RPN calculators are then actually requiring their users to not just input numbers, but to actually program a very basic computer code into the calculator. Doing this then makes RPN users less passive compared to those with common calculators. The calculator may be performing the mathematic operations, but the user is wholly aware of exactly what steps the machine is taking with each keystroke. This produces a required level of mathematic understanding in the RPN user. RPN then becomes a tool to protect against inaccuracy in number crunching, but refuses to allow the process of solving equations to become black boxed. Algebraic notation calculators are guilty of this because they internalize the order of operations turing calculator inputs from a dictation of process into a transferring of symbols. Mathematic processes then seem to happen without any kind of deep understanding of the process of math. Because of this RPN needs to be implemented into use throughout educational systems all over the world.

As Thought

RPN is an explicit expression of the way we think. For example if we are looking at how long it took to get somewhere we would look at the time we left our starting point and the time we arrived at our destination then take the difference. To put this in simpler RPN terms it is “leaving time, arriving time, subtract.” Thus, RPN is actually directly related to the ways in which we think. A calculator then would simply perform the operation of subtraction (which is a slightly more abstract process in some ways). While this turns our thoughts into nothing more than inputs and outputs for our consciousness in many cases this metaphor functions quite well. To use RPN is to record our thoughts as discrete pieces of information which when strung together show the way in which decisions and other actions are decided. Unlike many of other kinds of choice theory which focus on operations used to form new thoughts from old ones, RPN actually charts thoughts out as pieces of larger process. This luminous can easily be ignored, but it often serves as the way through which we see the whole of the world. A discussion on this way of processing seems to be missing from within the field of economics.

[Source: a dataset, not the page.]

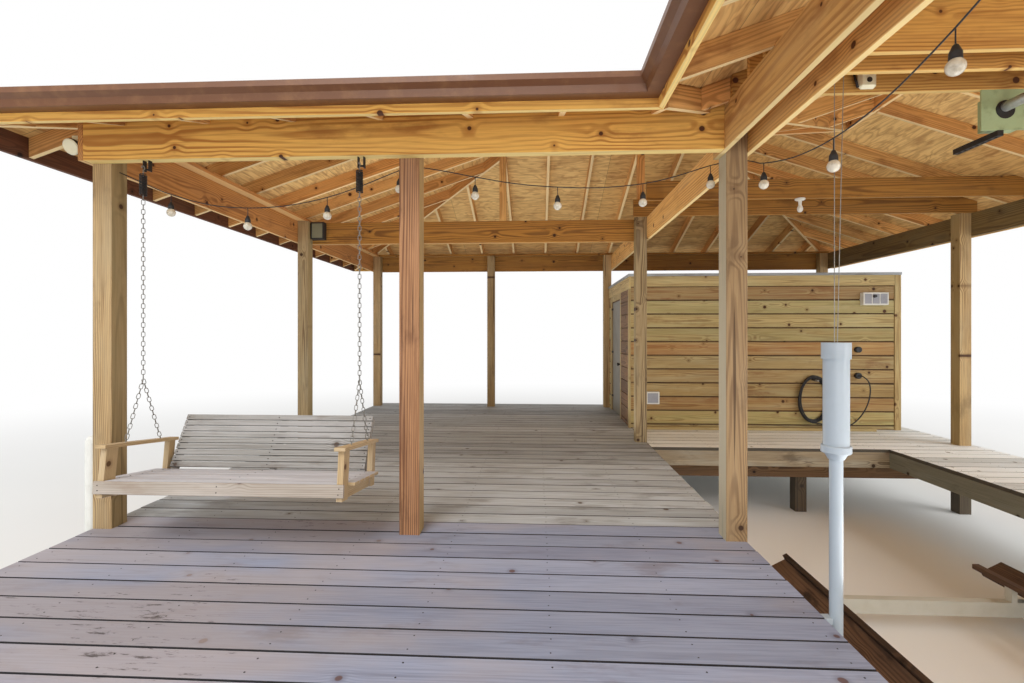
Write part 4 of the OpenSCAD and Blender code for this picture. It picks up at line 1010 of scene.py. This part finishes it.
def boxLids():
    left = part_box("wall_boxes")[1][0] - boxes["wide"]
    wallLow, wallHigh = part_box("shed_front_wall")
    top = wallHigh[2] - boxes["down"]
    front = wallLow[1] - boxes["out"]
    thick = boxes["thick"]
    lid = (boxes["wide"] - 2 * boxes["rim"] - (boxes["lids"] - 1) * boxes["gap"]) / boxes["lids"]
    lay("box_lids", template("box_lid", board(lid, boxes["tall"] - 2 * boxes["rim"], thick)), "boxGrey",
        axes((left + boxes["rim"] + lid / 2, front, top - boxes["tall"] / 2)), columns=boxes["lids"],
        columnStep=lid + boxes["gap"])
    x, y, z = boxes["plugPlace"]
    lay("box_plug", template("plug", disc(*boxes["plug"], 16)), "blackPlastic",
        axes((left + x, front + y, top + z)))
    x, z = boxes["nearPlace"]
    lay("box_lid_near", template("box_lid_left", board(*boxes["near"], thick)), "boxGrey",
        axes((wallLow[0] + x, front, z)))
    x, z = boxes["junctionPlace"]
    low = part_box("wall_boxes")[0]
    lay("junction_lid", template("junction_lid", board(*boxes["junction"], thick)), "boxGreen",
        axes((low[0] + x, low[1], z)))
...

This process shifts all of our awareness onto only the very specific parts of something we deem important. In a math problem we are able to simply edit out all of the relationships between the numbers accept for the straight line of needed to put them together into one number. Likewise, in a situation such as travel we only concern ourselves with ideas like “New York, Boston, bus” and not at all in the way the road turns along the way. In both cases we loose something of the process, but we do so in the name of getting to our destinations with ease. Efficiency achieved we must make sure to look beyond our RPN-like thought processes and recognize that there is, in fact, more in between each input than what we often see.

In dealing with numbers the calculator becomes a part of our brain. It externalizes the work of the mathematic process that we once had to do in our heads. The way we think then becomes directly related to the way in which we use the calculator. While using RPN the steps we take to produce new thoughts become explicit to the user. Thus while the actual doing of the mathematic operation has been outsourced from the brain to the calculator an awareness of the mathematic thought process comes into being. This awareness of the process is not created in the use of algebraic notation calculators. Instead these calculators remove the need for any consideration of how to perform a process from the user, giving it entirely over to the machine. This becomes sort of the reverse of the way technology has influenced the way we understand vision, as Jonathan Crary describes. For him, vision went from something externally created to something that was deeply rooted in the individual eye. RPN allowed us to deeply entrench the mathematic process into our minds, while algebraic notation input turns math and by extension the act of process entirely into the world outside oneself. This has produced a generation of people, unlike their parents who were forced to think about math as a process, who cannot dissect the steps needed to achieve what they want.

References

  • Crary, Jonathan. Techniques of the Observer. MIT Press: Cambridge (1990).
  • Burks, Arthur W., et. al. “An Analysis of a Logical Machine Using Parenthesis-Free Notation,” in Mathematical Tables and Other Aids to Computation. Vol 8, No 46: 53-57 (April 1954).
  • What is RPN?” HP.com, 2010 (accessed March 24, 2010).
  • Łukasiewicz, Jan, "Philosophische Bemerkungen zu mehrwertigen Systemen des Aussagenkalküls", Comptes rendus des séances de la Société des Sciences et des Lettres de Varsovie, Vol 23: 51-77 (1930). Translated by H. Weber as "Philosophical Remarks on Many-Valued Systems of Propositional Logics," in Storrs McCall, Polish Logic 1920-1939, Clarendon Press: Oxford (1967).